September 21, 2017—Researchers, students, and academic leaders from the U.S. and Japan recently gathered to share experiences and brainstorm ideas for supporting and promoting women in academic research careers.
The Advancing Women in Public Health & Medicine Symposium was held September 15, 2017, at the Joseph B. Martin Conference Center. It was sponsored by the Teikyo-Harvard Program, a long-running partnership that fosters academic exchanges and research collaboration in addition to an annual symposium.
“I believe that this symposium will help enhance our efforts to achieve gender equity,” said Yoshihito Okinaga, chairman and president of Teikyo University, in his opening remarks.
Addressing women’s unequal participation in the Japanese workforce has taken on greater urgency as the country’s birthrate remains low and its elderly population grows, said keynote speaker Hiroko Okinaga, Teikyo’s executive vice president and director of its Support Center for Women Physicians and Researchers. But Japanese culture has been slow to adapt. Male breadwinners working long hours remain the norm, and childcare can be difficult to access. Consequently, women’s employment goes down drastically during their prime childbearing years, Okinaga said.
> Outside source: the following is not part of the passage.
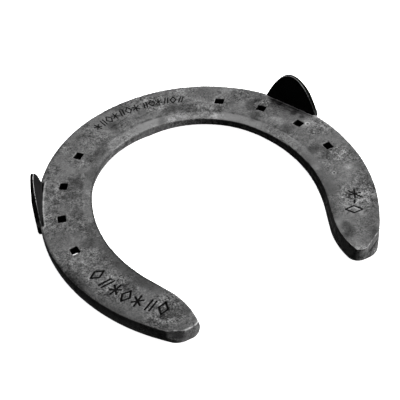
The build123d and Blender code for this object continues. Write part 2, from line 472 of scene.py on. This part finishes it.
def hoof_relief(points, groups):
    """Depth of the marks, scores, lines and pits of the hoof surface below each point."""
    margin = np.clip(1 - from_outer_edge(points) / (1.5 * MM), 0, 1)
    score = stroke_distance(points, forging_scores())
    rims, middles = ring_pits(points)
    sunk = mark_depth(points, groups)
    sunk += 0.10 * MM * (1 - smooth_step(0.1 * MM, 0.5 * MM, score))
    sunk += 0.12 * MM * seat_line(points)
    sunk += 0.10 * MM * margin ** 2
    sunk -= 0.16 * MM * clip_ledge(points)
    sunk -= 0.35 * MM * clip_burr(points)
    sunk += 0.20 * MM * middles - 0.08 * MM * rims
    return sunk


def hammered_relief(points):
    """Depth of the hammer's waves and dimples and of the scale's pits at each point."""
    waves = noise_at(points, 9 * MM) * 0.07 * MM
    dimples = noise_at(points, 2.4 * MM, 5.0) * 0.045 * MM
    pits = smooth_step(0.35, 0.6, noise_at(points, 1.5 * MM, 9.0)) * 0.06 * MM
    return waves + dimples + pits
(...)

To reverse this trend, Teikyo launched support services for women researchers in 2013. These included establishing onsite childcare, employing research assistants, holding networking and mentoring activities, and creating checklists to improve gender equity in the work environment. As a result, she said, the percentage of female researchers at Teikyo increased by 4.7% over the past four years.
In the U.S., women make up a substantial majority of students and postdoctoral researchers in public health, suggesting that most candidates for faculty positions in the field should also be female, said Meredith Rosenthal, professor of health economics and policy and senior associate dean for academic affairs at Harvard Chan School. This has not proved to be true, she said, although there have been some gains.
At Harvard Chan School, women postdoctoral fellows are just as likely as men to get an assistant professor position—but they are less likely to apply. One reason for this, Rosenthal found, is concern over work-life balance. “We need to create a culture that permits people to be successful while having full and fulfilling lives,” she said.
“Today was an opportunity to share ideas about best practices to promote women’s advancement in public health and medicine,” said Ichiro Kawachi, John L. Loeb and Frances Lehman Loeb Professor of Social Epidemiology and chair of theDepartment of Social & Behavioral Sciences at Harvard Chan School. “Although the proportion of women ladder faculty is twice as high in the United States (20%) as in Japan (10%), we still have a long way to go before achieving equity.”